Dieser Klang gewordene Exorzismus ist der große Vorschlaghammer, den Nick Hudson die ganze Zeit bereitgestellt hat, um ihn im unerwarteten Moment auszupacken und damit alles zu zerstören, was er zuvor geschaffen hat. Denn bis zu diesem Zeitpunkt nahm sich das Album als ein wunderbares Pop-Kleinod aus, das von einer angenehmen Mitternächtlichkeit durchzogen ist, wie man es zuletzt bei solchen Acts wie Jungstötter finden konnte. Sowohl er wie auch Nick Hudson scheinen das gleiche Faible für Künstler wie David Sylvain und Scott Walker zu teilen.

Den Briten zeichnen vor allem zwei Merkmale aus: zum einen die Lust am Experiment, um Songs in ihrer Erwartbarkeit zu brechen und die tradierten Strophe-Refrain-Strophe-Schemata aufzulösen, zum anderen seine markante Stimme, die sich teilweise von der Klarheit und technischen Sicherheit eines Musical-Darstellers kaum noch unterscheidet. Ein Song wie "Hollow Man" wandelt mit traumwandlerischer Sicherheit zwischen Rock-Gestus und Klavier-Nocturne; Nick intoniert mit gerade so viel Pathos, dass man seine Theatralik zwar wahrnimmt, sich aber von ihr nicht gestört fühlt. Gerade dieser Song klingt wie die Reinkarnation von David Bowie.

Für den größten Gänsehautmoment sorgt allerdings "Hachiko" (der womöglich vom gleichnamigen Film inspiriert wurde). Nick Hudson singt ohne instrumentelle Begleitung, sein Organ in einen dezenten Hall gepackt, mit einer beispiellosen Intensität, dass sich die Augen auf einmal heiß anfühlen und Tränen die Wangen runtergleiten. Schließlich wiegt uns noch einmal "Archipelago" in diese wohlige Künstlermelancholie.

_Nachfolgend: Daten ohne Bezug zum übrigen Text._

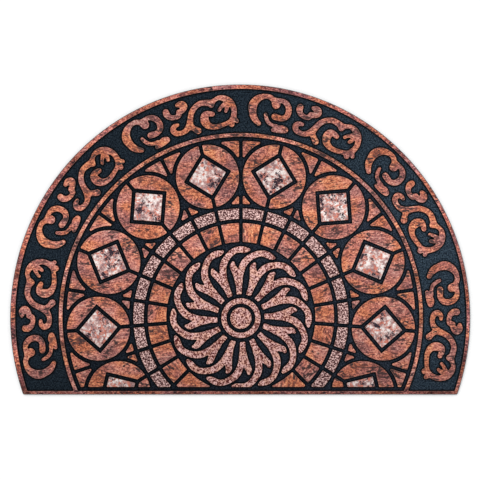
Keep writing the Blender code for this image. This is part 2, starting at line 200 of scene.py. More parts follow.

Auch gegen Ende zeigt sich der queere Musiker als großer Gefühlszauberer. Seine Songs leben von einer immensen Spielfreude. Der Musiker bleibt sich dabei seiner Linie treu und versucht, den gängigen Hörerwartungen nicht zu entsprechen. Tatsächlich schafft er aber etwas anderes: Mit "Kanda Teenage Honey" begibt er sich in das weite Feld großartiger Underground-Entertainer, die ihre Instrumente beherrschen und auch das Talent besitzen, uns in diese leichte Traurigkeit zu versetzen, uns nostalgisch zu fühlen, obgleich man gar nicht genau weiß, warum man diesem Sentiment derart verfällt.

Und dann ist da eben noch "Bardo", dieser chaotische Song, der so gar nicht in das ganze Werk hineinpassen will. Vielleicht ist es wie bei Bertolt Brechts epischem Theater: Diese Nummer ist wie ein Verfremdungseffekt, der uns Hörer daran erinnert, dass wir uns einem Gefühl hingeben, das Hudson zu provozieren, aber auch wieder zu zerstören vermag. Durch diese, im wahrsten Sinne des Wortes, zentrale Nummer (das Lied wurde in die Mitte des Albums gesetzt) treten wir in Distanz zu unserer melancholisch empfundenen Stimmung. Es ist sicherlich kompliziert, was Nick Hudson uns präsentiert. Aber irgendwie kommt man von diesem Fintenspiel nicht ganz los. Mit  jedem weiteren Durchlauf wartet man sogar inständig auf diesen Hundling "Bardo".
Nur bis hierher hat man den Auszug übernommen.